April 10, 2019

Back-up strategy for photographers

Look after your photographs by having a strong back-up strategy.

A couple of weeks ago, I replaced my old MacBook with a brand new faster one. The transfer over to the new machine didn’t go as well as it could. Thankfully, my back-up strategy saved the day and I was soon (excuse the pun) back up and running without my clients noticing.

The key to a successful back-up strategy is to ensure that there are always at least two copies of everything. I’ll walk through how I go about backing up. There will be other ways and other products that can do a similar job (and cheaper) but I always think that the proof of the pudding is in the tasting. My taste of near disaster proved to me that this strategy does work.

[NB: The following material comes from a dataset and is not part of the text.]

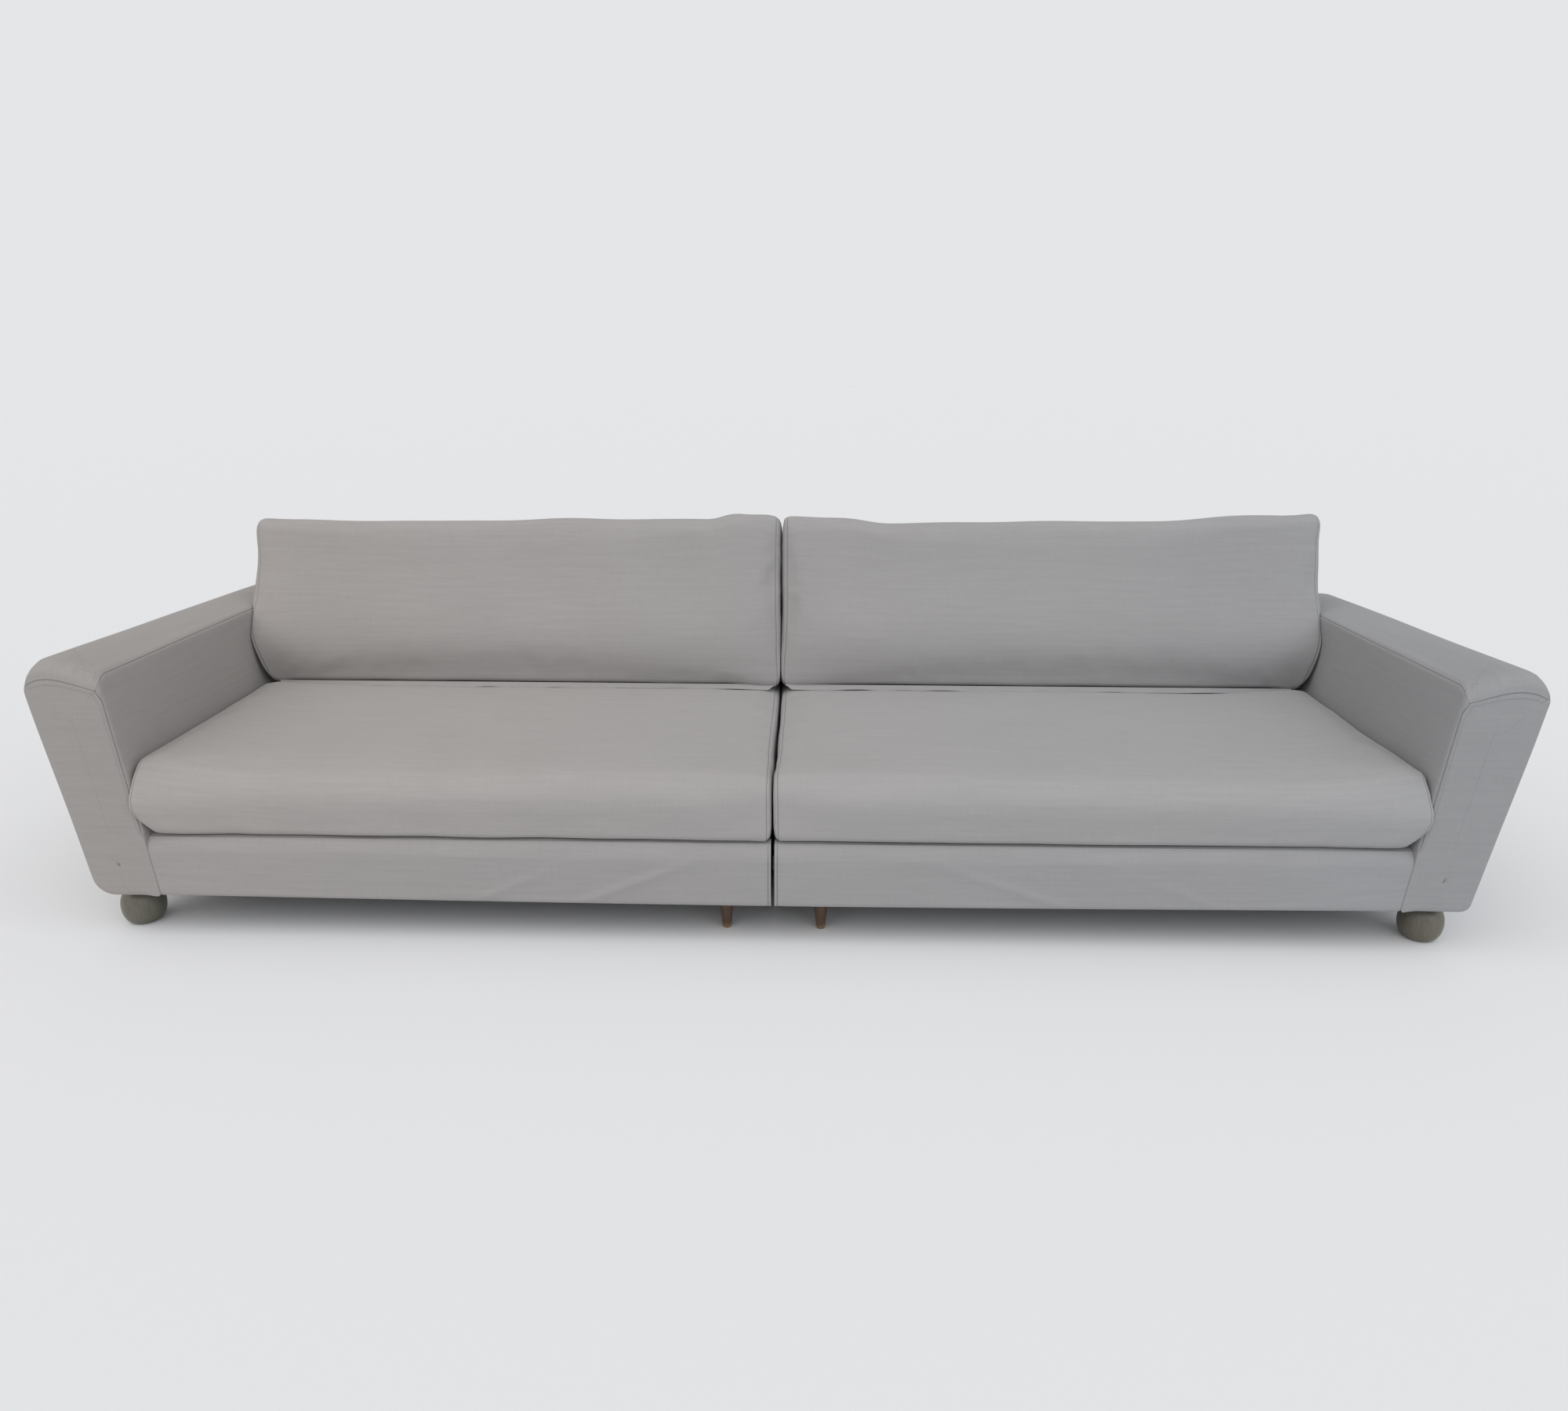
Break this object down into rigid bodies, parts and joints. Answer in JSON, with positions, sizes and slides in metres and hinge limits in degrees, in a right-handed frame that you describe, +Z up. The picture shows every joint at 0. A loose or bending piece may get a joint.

Back-up strategy part 1 – Pictures

The first part of my back-strategy starts in-camera. There are two slots in the Canon 1DX so I always have cards in both slots replicating what is being taken. This means that if one of the cards should fail during the shoot then I still have images on another card.

When I insert my card into the reader and it is imported onto the hard drive, I have three copies. At this stage, I’ll feel comfortable that I can format one of the cards ready for my next shoot. I won’t format the other card until I’m sure that the upload has been backed up. This back-up of my images is done to a cloud service. I use Code 42’s Crash Plan which costs $11.99 (around £10 at the current exchange rate) and gives me unlimited storage.

When I was working in Namibia last year I knew that there would be days when I wouldn’t have access to the internet. In this circumstance, I’ll also carry a portable hard-drive with me and do a manual back-up to it until I have the cloud version safely backed up.

Back-up strategy part 2 – Lightroom

Now I have my pictures on the hard drive and backed up I need to import them into Lightroom. As I described in my earlier blog, Lightroom is independent of your photographs. It is basically a catalogue that points to the location of your images.

I have saved my Lightroom catalogue on a Dropbox folder. By doing this, I benefit from the incremental back-ups that take place on the Dropbox end. I also have portability of the library from one machine to another as long as every instance of Lightroom points to the same location with the same directory structure. Be careful doing this though if you leave one instance of Lightroom open and try and open the same catalogue on another instance as it causes conflicts. It would be great if Lightroom could sort that out and intelligently decide which version of an image should take preference.

When you close Lightroom, you will occasionally see a dialogue box asking if you want to back up your catalogue. I’d recommend setting this to back-up every time. This will create a copy of your library in a separate folder. Because of this, it can take up quite a bit of space if you have a lot of pictures. It’s good practice to keep three generations of back-ups. Set a weekly task for yourself to check how many versions you have on your hard drive and then delete all but the most recent three.

Back-up strategy part 3 – Hard Drive

As an Apple user, I have the benefit of a great in-built tool called Time Machine. Every time I return to the office, I plug in an external hard drive which is linked through Time Machine. The first time you set it up Time Machine will back up the entire hard-drive. After that, any changes will be incrementally backed up – I have it set up to hourly back-up. The drive I use is a 4TB hard-drive so when it gets full, Time Machine deletes the oldest files.

As an extra-back up, I have then set up CrashPlan to also back up the drive containing the back-ups. So, again, I have multiple back-ups of my back-ups!

Back-up Strategy Costs

I’m aware that photography is my business so it’s key that I back-up all my images. Obviously, that comes at a cost. The monthly subscription for 2 TB Dropbox storage is around £15 per month and Crashplan is approximately £10 per month. For me, it is worth paying this for a solution that meets my needs and protects my clients’ images.

If your Lightroom catalogue isn’t too large you could link it to Google Drive which has 15GB of space available for free (although be aware that this includes your Google mail messages too!). There is a similar, but not quite as feature-rich, cloud back-up solution called Back Blaze which is $6 a month. It’s quite easy to set up the same back-up strategy for only a fraction of the cost.